#### TASK TO CARRY OUT
Write out each entry again. Keep every word exactly as it is.

#### DATA LINES
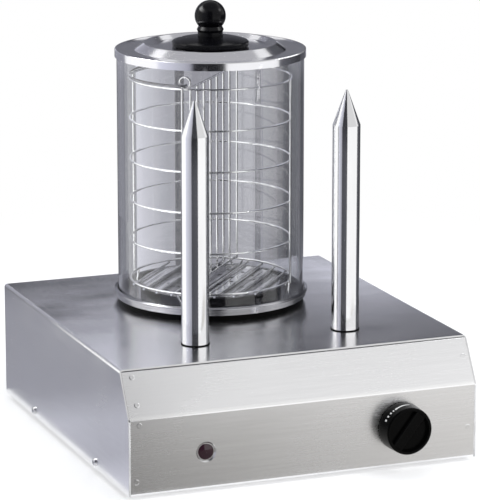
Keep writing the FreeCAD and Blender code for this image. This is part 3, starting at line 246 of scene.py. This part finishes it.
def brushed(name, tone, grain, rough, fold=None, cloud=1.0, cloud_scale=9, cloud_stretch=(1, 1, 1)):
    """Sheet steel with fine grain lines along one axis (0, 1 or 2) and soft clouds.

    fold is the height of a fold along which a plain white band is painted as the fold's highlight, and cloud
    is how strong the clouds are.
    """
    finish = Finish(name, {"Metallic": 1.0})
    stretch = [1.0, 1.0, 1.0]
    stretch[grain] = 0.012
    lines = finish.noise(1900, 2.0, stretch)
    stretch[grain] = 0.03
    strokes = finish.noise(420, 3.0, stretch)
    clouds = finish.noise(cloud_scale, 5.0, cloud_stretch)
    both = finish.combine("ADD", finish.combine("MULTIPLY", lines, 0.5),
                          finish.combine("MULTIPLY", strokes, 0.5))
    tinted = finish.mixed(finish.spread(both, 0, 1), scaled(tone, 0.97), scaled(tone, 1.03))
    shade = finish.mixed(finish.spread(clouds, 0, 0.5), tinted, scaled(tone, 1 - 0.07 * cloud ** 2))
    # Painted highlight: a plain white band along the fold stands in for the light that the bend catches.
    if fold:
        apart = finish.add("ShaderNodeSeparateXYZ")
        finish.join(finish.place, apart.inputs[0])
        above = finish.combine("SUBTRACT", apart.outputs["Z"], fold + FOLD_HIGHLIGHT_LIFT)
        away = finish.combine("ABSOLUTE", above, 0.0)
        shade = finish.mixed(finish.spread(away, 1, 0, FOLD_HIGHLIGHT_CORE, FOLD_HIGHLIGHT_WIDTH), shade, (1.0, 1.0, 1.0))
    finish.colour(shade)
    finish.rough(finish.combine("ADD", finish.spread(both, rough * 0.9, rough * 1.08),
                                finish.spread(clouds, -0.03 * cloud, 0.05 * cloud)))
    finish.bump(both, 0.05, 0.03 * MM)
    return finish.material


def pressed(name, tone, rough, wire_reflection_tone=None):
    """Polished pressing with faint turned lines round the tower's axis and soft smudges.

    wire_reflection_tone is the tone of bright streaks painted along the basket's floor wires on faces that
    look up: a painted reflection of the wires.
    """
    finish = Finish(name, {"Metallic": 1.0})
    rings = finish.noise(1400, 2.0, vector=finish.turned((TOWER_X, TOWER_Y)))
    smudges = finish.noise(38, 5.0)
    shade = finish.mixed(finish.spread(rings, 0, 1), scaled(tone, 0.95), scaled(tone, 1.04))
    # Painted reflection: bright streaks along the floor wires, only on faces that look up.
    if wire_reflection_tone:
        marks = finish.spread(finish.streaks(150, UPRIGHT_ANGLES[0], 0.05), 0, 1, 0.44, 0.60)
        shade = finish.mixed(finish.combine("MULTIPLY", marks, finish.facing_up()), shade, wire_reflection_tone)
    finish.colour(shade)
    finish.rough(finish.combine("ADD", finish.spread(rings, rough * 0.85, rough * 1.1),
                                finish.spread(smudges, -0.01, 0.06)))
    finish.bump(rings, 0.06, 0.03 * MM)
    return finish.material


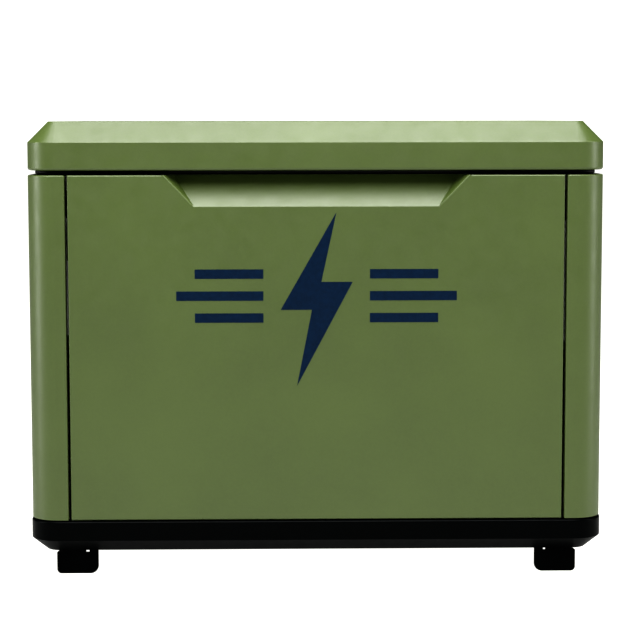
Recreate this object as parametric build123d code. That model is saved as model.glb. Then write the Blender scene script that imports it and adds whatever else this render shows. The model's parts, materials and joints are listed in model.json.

#### TASK OUTPUT
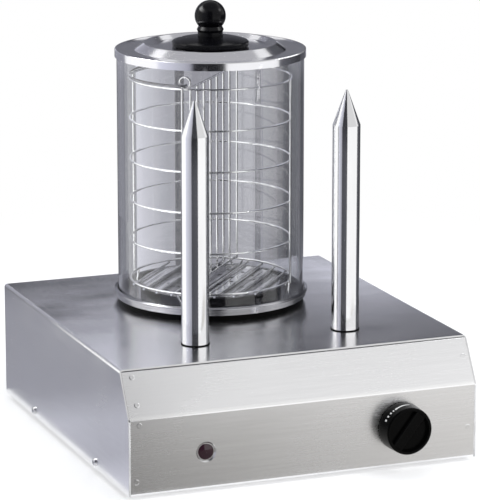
Keep writing the FreeCAD and Blender code for this image. This is part 3, starting at line 246 of scene.py. This part finishes it.
def brushed(name, tone, grain, rough, fold=None, cloud=1.0, cloud_scale=9, cloud_stretch=(1, 1, 1)):
    """Sheet steel with fine grain lines along one axis (0, 1 or 2) and soft clouds.

    fold is the height of a fold along which a plain white band is painted as the fold's highlight, and cloud
    is how strong the clouds are.
    """
    finish = Finish(name, {"Metallic": 1.0})
    stretch = [1.0, 1.0, 1.0]
    stretch[grain] = 0.012
    lines = finish.noise(1900, 2.0, stretch)
    stretch[grain] = 0.03
    strokes = finish.noise(420, 3.0, stretch)
    clouds = finish.noise(cloud_scale, 5.0, cloud_stretch)
    both = finish.combine("ADD", finish.combine("MULTIPLY", lines, 0.5),
                          finish.combine("MULTIPLY", strokes, 0.5))
    tinted = finish.mixed(finish.spread(both, 0, 1), scaled(tone, 0.97), scaled(tone, 1.03))
    shade = finish.mixed(finish.spread(clouds, 0, 0.5), tinted, scaled(tone, 1 - 0.07 * cloud ** 2))
    # Painted highlight: a plain white band along the fold stands in for the light that the bend catches.
    if fold:
        apart = finish.add("ShaderNodeSeparateXYZ")
        finish.join(finish.place, apart.inputs[0])
        above = finish.combine("SUBTRACT", apart.outputs["Z"], fold + FOLD_HIGHLIGHT_LIFT)
        away = finish.combine("ABSOLUTE", above, 0.0)
        shade = finish.mixed(finish.spread(away, 1, 0, FOLD_HIGHLIGHT_CORE, FOLD_HIGHLIGHT_WIDTH), shade, (1.0, 1.0, 1.0))
    finish.colour(shade)
    finish.rough(finish.combine("ADD", finish.spread(both, rough * 0.9, rough * 1.08),
                                finish.spread(clouds, -0.03 * cloud, 0.05 * cloud)))
    finish.bump(both, 0.05, 0.03 * MM)
    return finish.material


def pressed(name, tone, rough, wire_reflection_tone=None):
    """Polished pressing with faint turned lines round the tower's axis and soft smudges.

    wire_reflection_tone is the tone of bright streaks painted along the basket's floor wires on faces that
    look up: a painted reflection of the wires.
    """
    finish = Finish(name, {"Metallic": 1.0})
    rings = finish.noise(1400, 2.0, vector=finish.turned((TOWER_X, TOWER_Y)))
    smudges = finish.noise(38, 5.0)
    shade = finish.mixed(finish.spread(rings, 0, 1), scaled(tone, 0.95), scaled(tone, 1.04))
    # Painted reflection: bright streaks along the floor wires, only on faces that look up.
    if wire_reflection_tone:
        marks = finish.spread(finish.streaks(150, UPRIGHT_ANGLES[0], 0.05), 0, 1, 0.44, 0.60)
        shade = finish.mixed(finish.combine("MULTIPLY", marks, finish.facing_up()), shade, wire_reflection_tone)
    finish.colour(shade)
    finish.rough(finish.combine("ADD", finish.spread(rings, rough * 0.85, rough * 1.1),
                                finish.spread(smudges, -0.01, 0.06)))
    finish.bump(rings, 0.06, 0.03 * MM)
    return finish.material


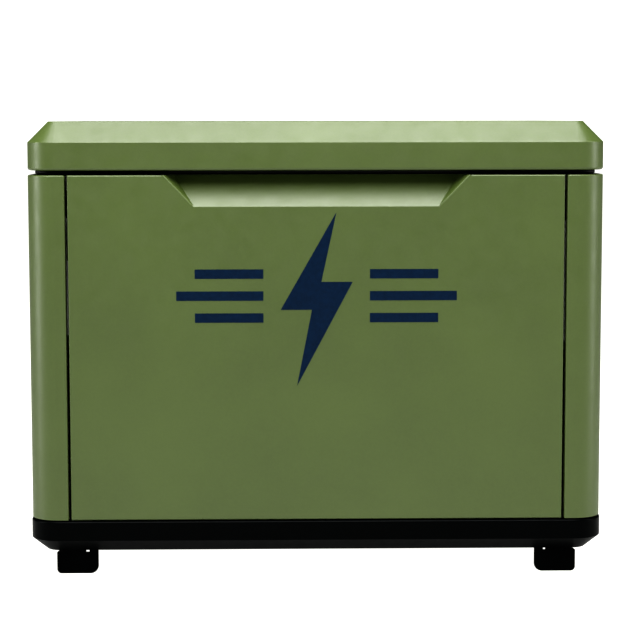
Recreate this object as parametric build123d code. That model is saved as model.glb. Then write the Blender scene script that imports it and adds whatever else this render shows. The model's parts, materials and joints are listed in model.json.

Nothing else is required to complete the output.